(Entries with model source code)
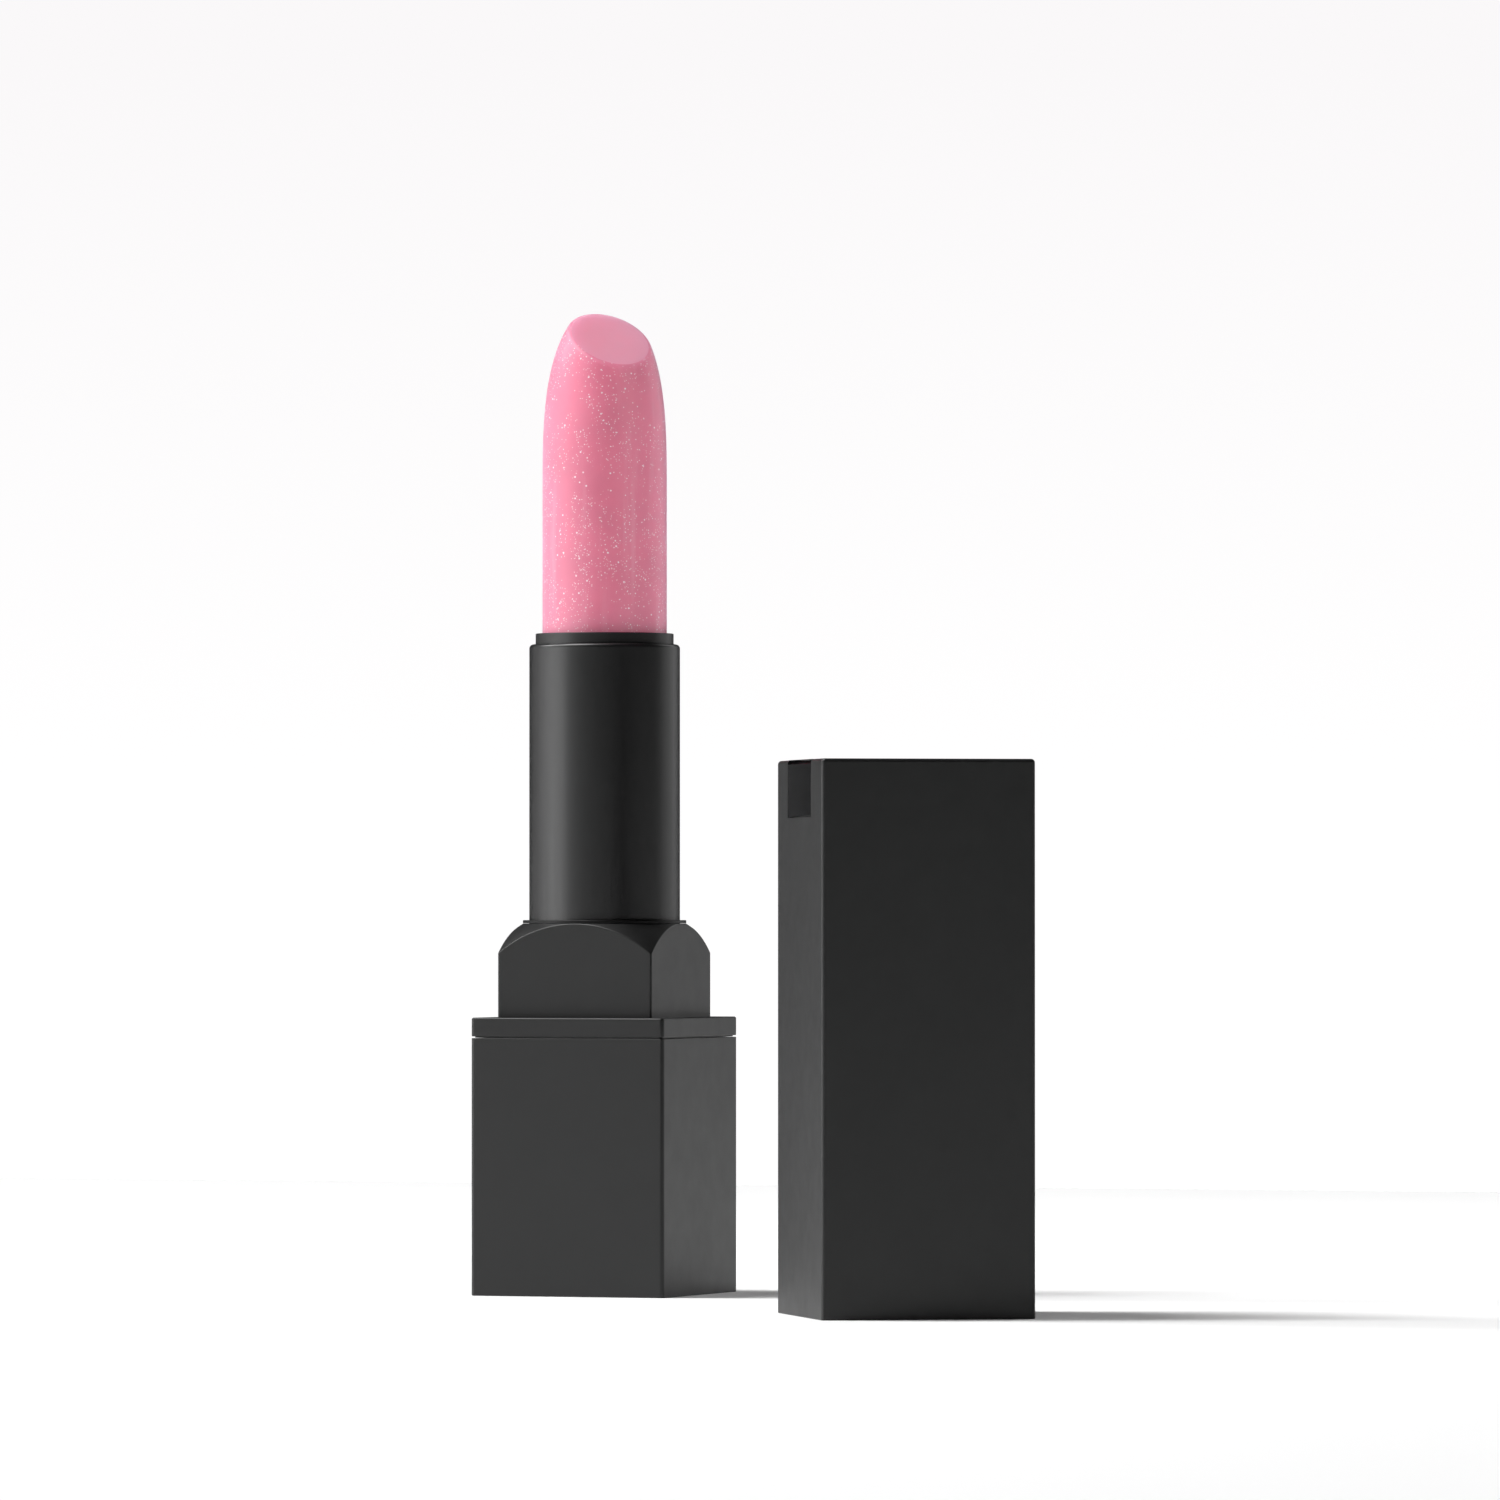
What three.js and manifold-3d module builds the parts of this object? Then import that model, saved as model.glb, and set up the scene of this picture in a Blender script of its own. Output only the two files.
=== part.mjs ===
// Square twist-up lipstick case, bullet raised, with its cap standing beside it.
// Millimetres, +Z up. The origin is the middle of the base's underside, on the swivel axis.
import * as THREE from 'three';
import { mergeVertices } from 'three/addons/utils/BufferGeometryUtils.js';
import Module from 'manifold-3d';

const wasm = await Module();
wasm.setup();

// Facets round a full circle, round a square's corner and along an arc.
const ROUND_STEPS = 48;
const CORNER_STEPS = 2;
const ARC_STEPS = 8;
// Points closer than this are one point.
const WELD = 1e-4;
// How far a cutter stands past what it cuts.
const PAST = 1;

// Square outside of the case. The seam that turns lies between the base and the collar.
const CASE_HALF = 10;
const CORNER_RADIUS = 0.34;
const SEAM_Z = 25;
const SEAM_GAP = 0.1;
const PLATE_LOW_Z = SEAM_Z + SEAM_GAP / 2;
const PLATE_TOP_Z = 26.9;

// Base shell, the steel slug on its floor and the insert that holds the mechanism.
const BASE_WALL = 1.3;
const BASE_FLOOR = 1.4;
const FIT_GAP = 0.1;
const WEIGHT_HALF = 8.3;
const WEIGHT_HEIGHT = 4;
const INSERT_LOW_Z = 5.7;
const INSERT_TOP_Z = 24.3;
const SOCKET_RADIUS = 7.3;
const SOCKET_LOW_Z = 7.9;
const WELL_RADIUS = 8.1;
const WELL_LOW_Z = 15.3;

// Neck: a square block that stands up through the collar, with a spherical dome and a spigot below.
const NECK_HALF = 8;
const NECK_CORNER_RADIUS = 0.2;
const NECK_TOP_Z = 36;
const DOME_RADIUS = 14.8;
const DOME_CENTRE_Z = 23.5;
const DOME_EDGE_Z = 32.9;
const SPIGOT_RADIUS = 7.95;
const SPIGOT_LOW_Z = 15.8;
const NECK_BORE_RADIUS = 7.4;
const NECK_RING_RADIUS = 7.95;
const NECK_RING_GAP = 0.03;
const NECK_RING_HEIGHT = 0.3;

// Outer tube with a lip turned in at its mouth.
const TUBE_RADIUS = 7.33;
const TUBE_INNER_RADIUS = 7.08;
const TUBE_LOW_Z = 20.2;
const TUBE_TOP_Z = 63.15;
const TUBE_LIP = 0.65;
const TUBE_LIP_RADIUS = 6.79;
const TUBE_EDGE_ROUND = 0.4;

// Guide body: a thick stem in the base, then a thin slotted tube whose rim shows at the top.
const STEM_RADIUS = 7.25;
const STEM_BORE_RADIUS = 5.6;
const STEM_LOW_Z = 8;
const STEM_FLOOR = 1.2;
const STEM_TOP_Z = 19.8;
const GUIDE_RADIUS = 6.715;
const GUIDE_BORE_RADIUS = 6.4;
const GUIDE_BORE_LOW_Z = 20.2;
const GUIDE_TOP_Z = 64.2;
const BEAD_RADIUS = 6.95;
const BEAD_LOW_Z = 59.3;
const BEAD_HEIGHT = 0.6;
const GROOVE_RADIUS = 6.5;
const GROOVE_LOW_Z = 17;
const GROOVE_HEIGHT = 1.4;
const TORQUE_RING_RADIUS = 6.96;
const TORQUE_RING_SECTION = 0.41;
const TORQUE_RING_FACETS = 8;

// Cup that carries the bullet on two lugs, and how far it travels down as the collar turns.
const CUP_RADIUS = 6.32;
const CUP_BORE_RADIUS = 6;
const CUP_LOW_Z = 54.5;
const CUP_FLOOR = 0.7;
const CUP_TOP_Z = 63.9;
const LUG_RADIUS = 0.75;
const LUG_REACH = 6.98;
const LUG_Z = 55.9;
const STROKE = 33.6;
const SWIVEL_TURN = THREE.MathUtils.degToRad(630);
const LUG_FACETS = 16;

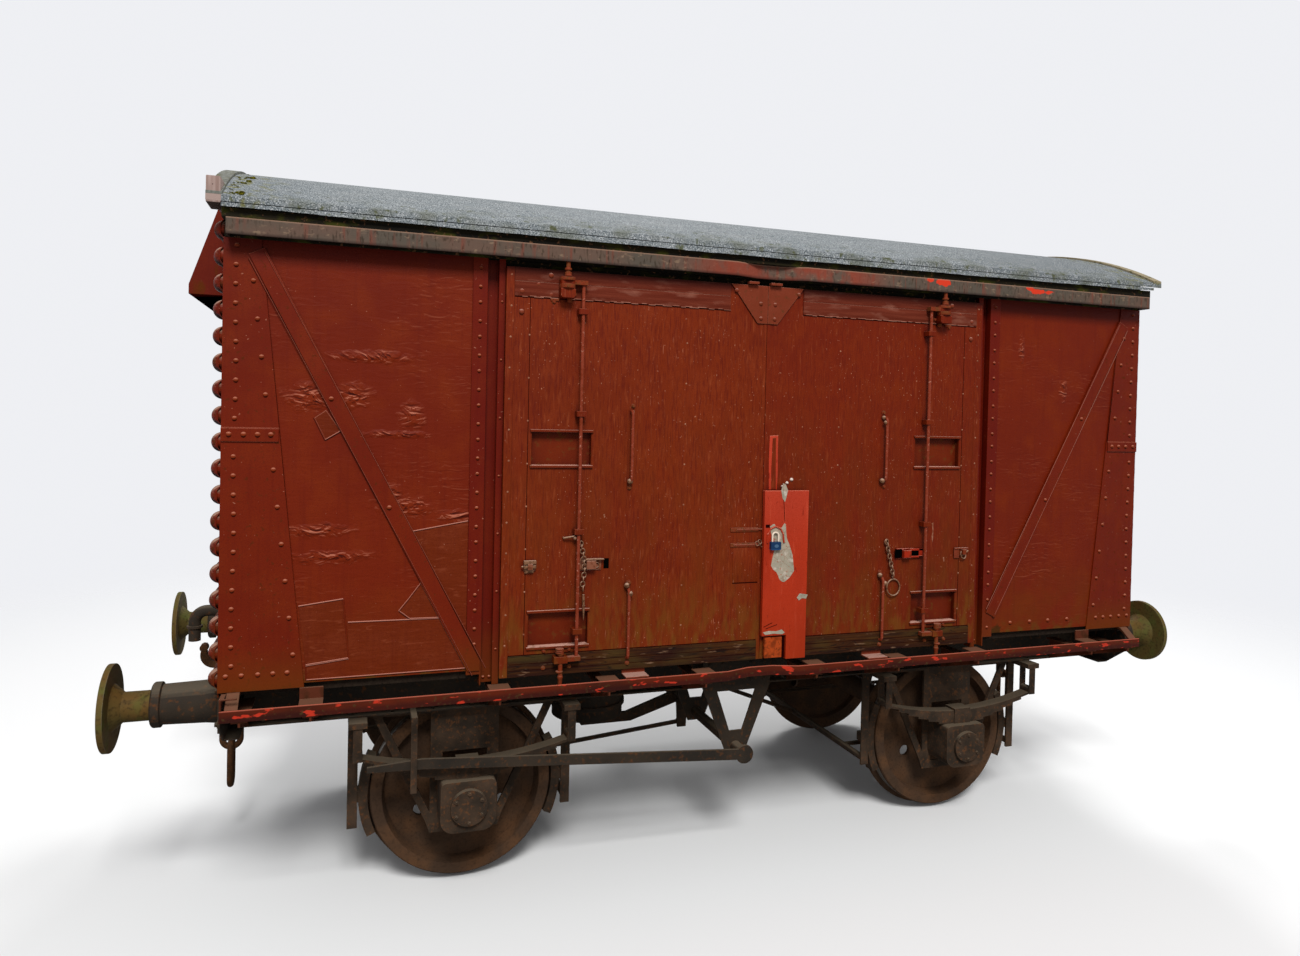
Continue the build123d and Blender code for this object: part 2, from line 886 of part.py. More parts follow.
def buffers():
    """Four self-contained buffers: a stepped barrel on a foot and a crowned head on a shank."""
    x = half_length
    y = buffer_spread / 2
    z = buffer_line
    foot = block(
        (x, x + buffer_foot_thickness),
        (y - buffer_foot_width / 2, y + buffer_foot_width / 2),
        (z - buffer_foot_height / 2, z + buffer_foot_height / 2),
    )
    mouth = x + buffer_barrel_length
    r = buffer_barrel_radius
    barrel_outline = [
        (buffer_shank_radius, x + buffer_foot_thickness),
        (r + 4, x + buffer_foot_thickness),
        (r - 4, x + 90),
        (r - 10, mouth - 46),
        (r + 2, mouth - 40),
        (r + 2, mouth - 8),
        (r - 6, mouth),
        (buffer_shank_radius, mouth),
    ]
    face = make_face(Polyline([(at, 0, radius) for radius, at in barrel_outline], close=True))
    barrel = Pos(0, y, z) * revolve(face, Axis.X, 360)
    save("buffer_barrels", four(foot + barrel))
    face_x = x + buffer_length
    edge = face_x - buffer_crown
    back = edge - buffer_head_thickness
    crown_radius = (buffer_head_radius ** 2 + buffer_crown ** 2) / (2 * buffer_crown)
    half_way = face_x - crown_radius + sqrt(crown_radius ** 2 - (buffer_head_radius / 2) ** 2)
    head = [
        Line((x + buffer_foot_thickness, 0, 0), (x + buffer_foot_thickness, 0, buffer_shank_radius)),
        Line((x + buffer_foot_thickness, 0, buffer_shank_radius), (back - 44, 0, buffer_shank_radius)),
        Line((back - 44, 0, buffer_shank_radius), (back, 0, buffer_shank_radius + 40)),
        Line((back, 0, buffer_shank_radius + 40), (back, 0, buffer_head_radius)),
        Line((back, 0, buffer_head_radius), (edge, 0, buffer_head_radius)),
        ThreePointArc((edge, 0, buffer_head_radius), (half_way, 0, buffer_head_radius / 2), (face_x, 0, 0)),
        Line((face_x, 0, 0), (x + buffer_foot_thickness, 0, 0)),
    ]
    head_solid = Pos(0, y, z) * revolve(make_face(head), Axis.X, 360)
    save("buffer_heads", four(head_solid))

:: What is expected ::
Each record above should be output again exactly.

:: Written response ::
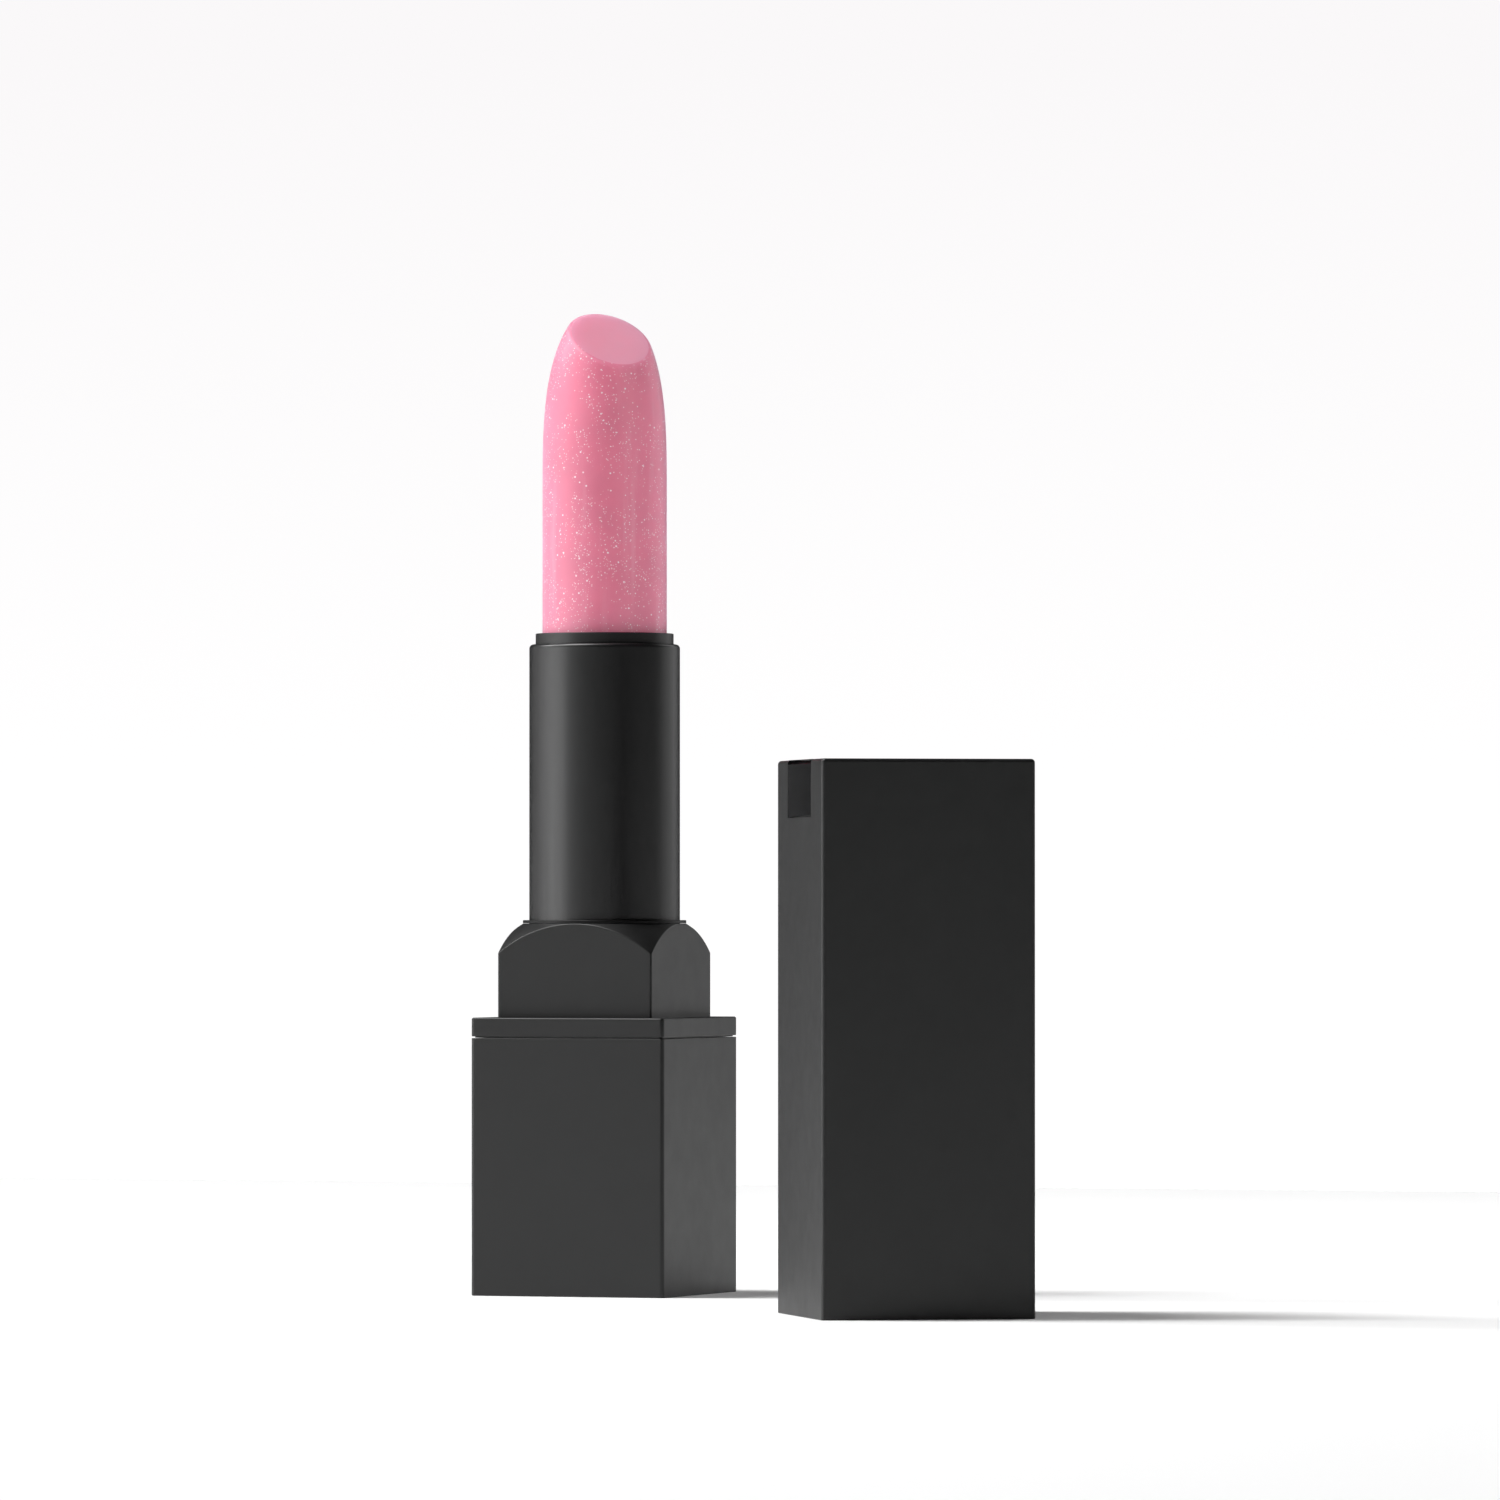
What three.js and manifold-3d module builds the parts of this object? Then import that model, saved as model.glb, and set up the scene of this picture in a Blender script of its own. Output only the two files.
=== part.mjs ===
// Square twist-up lipstick case, bullet raised, with its cap standing beside it.
// Millimetres, +Z up. The origin is the middle of the base's underside, on the swivel axis.
import * as THREE from 'three';
import { mergeVertices } from 'three/addons/utils/BufferGeometryUtils.js';
import Module from 'manifold-3d';

const wasm = await Module();
wasm.setup();

// Facets round a full circle, round a square's corner and along an arc.
const ROUND_STEPS = 48;
const CORNER_STEPS = 2;
const ARC_STEPS = 8;
// Points closer than this are one point.
const WELD = 1e-4;
// How far a cutter stands past what it cuts.
const PAST = 1;

// Square outside of the case. The seam that turns lies between the base and the collar.
const CASE_HALF = 10;
const CORNER_RADIUS = 0.34;
const SEAM_Z = 25;
const SEAM_GAP = 0.1;
const PLATE_LOW_Z = SEAM_Z + SEAM_GAP / 2;
const PLATE_TOP_Z = 26.9;

// Base shell, the steel slug on its floor and the insert that holds the mechanism.
const BASE_WALL = 1.3;
const BASE_FLOOR = 1.4;
const FIT_GAP = 0.1;
const WEIGHT_HALF = 8.3;
const WEIGHT_HEIGHT = 4;
const INSERT_LOW_Z = 5.7;
const INSERT_TOP_Z = 24.3;
const SOCKET_RADIUS = 7.3;
const SOCKET_LOW_Z = 7.9;
const WELL_RADIUS = 8.1;
const WELL_LOW_Z = 15.3;

// Neck: a square block that stands up through the collar, with a spherical dome and a spigot below.
const NECK_HALF = 8;
const NECK_CORNER_RADIUS = 0.2;
const NECK_TOP_Z = 36;
const DOME_RADIUS = 14.8;
const DOME_CENTRE_Z = 23.5;
const DOME_EDGE_Z = 32.9;
const SPIGOT_RADIUS = 7.95;
const SPIGOT_LOW_Z = 15.8;
const NECK_BORE_RADIUS = 7.4;
const NECK_RING_RADIUS = 7.95;
const NECK_RING_GAP = 0.03;
const NECK_RING_HEIGHT = 0.3;

// Outer tube with a lip turned in at its mouth.
const TUBE_RADIUS = 7.33;
const TUBE_INNER_RADIUS = 7.08;
const TUBE_LOW_Z = 20.2;
const TUBE_TOP_Z = 63.15;
const TUBE_LIP = 0.65;
const TUBE_LIP_RADIUS = 6.79;
const TUBE_EDGE_ROUND = 0.4;

// Guide body: a thick stem in the base, then a thin slotted tube whose rim shows at the top.
const STEM_RADIUS = 7.25;
const STEM_BORE_RADIUS = 5.6;
const STEM_LOW_Z = 8;
const STEM_FLOOR = 1.2;
const STEM_TOP_Z = 19.8;
const GUIDE_RADIUS = 6.715;
const GUIDE_BORE_RADIUS = 6.4;
const GUIDE_BORE_LOW_Z = 20.2;
const GUIDE_TOP_Z = 64.2;
const BEAD_RADIUS = 6.95;
const BEAD_LOW_Z = 59.3;
const BEAD_HEIGHT = 0.6;
const GROOVE_RADIUS = 6.5;
const GROOVE_LOW_Z = 17;
const GROOVE_HEIGHT = 1.4;
const TORQUE_RING_RADIUS = 6.96;
const TORQUE_RING_SECTION = 0.41;
const TORQUE_RING_FACETS = 8;

// Cup that carries the bullet on two lugs, and how far it travels down as the collar turns.
const CUP_RADIUS = 6.32;
const CUP_BORE_RADIUS = 6;
const CUP_LOW_Z = 54.5;
const CUP_FLOOR = 0.7;
const CUP_TOP_Z = 63.9;
const LUG_RADIUS = 0.75;
const LUG_REACH = 6.98;
const LUG_Z = 55.9;
const STROKE = 33.6;
const SWIVEL_TURN = THREE.MathUtils.degToRad(630);
const LUG_FACETS = 16;

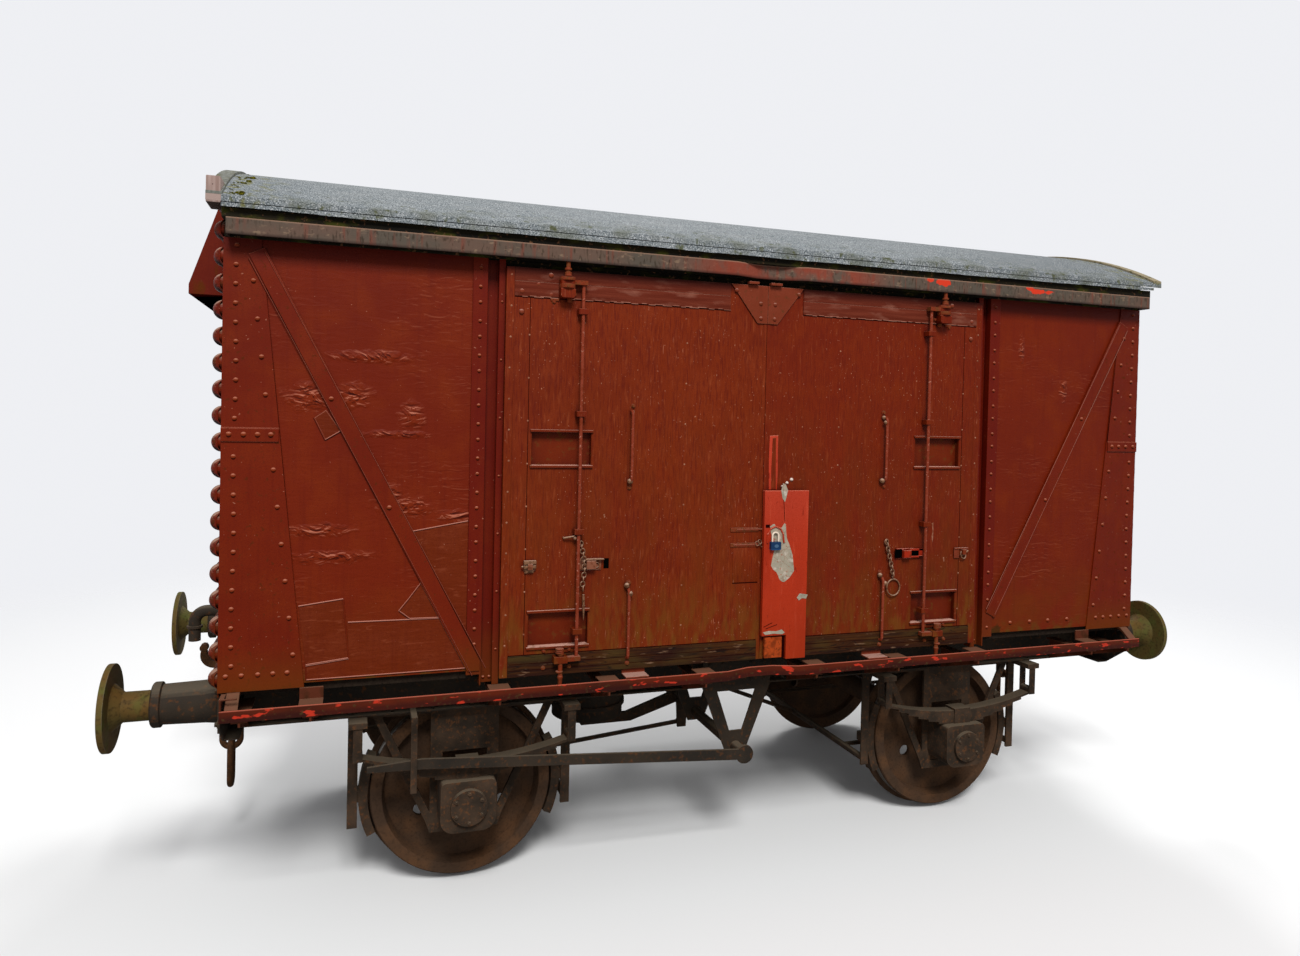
Continue the build123d and Blender code for this object: part 2, from line 886 of part.py. More parts follow.
def buffers():
    """Four self-contained buffers: a stepped barrel on a foot and a crowned head on a shank."""
    x = half_length
    y = buffer_spread / 2
    z = buffer_line
    foot = block(
        (x, x + buffer_foot_thickness),
        (y - buffer_foot_width / 2, y + buffer_foot_width / 2),
        (z - buffer_foot_height / 2, z + buffer_foot_height / 2),
    )
    mouth = x + buffer_barrel_length
    r = buffer_barrel_radius
    barrel_outline = [
        (buffer_shank_radius, x + buffer_foot_thickness),
        (r + 4, x + buffer_foot_thickness),
        (r - 4, x + 90),
        (r - 10, mouth - 46),
        (r + 2, mouth - 40),
        (r + 2, mouth - 8),
        (r - 6, mouth),
        (buffer_shank_radius, mouth),
    ]
    face = make_face(Polyline([(at, 0, radius) for radius, at in barrel_outline], close=True))
    barrel = Pos(0, y, z) * revolve(face, Axis.X, 360)
    save("buffer_barrels", four(foot + barrel))
    face_x = x + buffer_length
    edge = face_x - buffer_crown
    back = edge - buffer_head_thickness
    crown_radius = (buffer_head_radius ** 2 + buffer_crown ** 2) / (2 * buffer_crown)
    half_way = face_x - crown_radius + sqrt(crown_radius ** 2 - (buffer_head_radius / 2) ** 2)
    head = [
        Line((x + buffer_foot_thickness, 0, 0), (x + buffer_foot_thickness, 0, buffer_shank_radius)),
        Line((x + buffer_foot_thickness, 0, buffer_shank_radius), (back - 44, 0, buffer_shank_radius)),
        Line((back - 44, 0, buffer_shank_radius), (back, 0, buffer_shank_radius + 40)),
        Line((back, 0, buffer_shank_radius + 40), (back, 0, buffer_head_radius)),
        Line((back, 0, buffer_head_radius), (edge, 0, buffer_head_radius)),
        ThreePointArc((edge, 0, buffer_head_radius), (half_way, 0, buffer_head_radius / 2), (face_x, 0, 0)),
        Line((face_x, 0, 0), (x + buffer_foot_thickness, 0, 0)),
    ]
    head_solid = Pos(0, y, z) * revolve(make_face(head), Axis.X, 360)
    save("buffer_heads", four(head_solid))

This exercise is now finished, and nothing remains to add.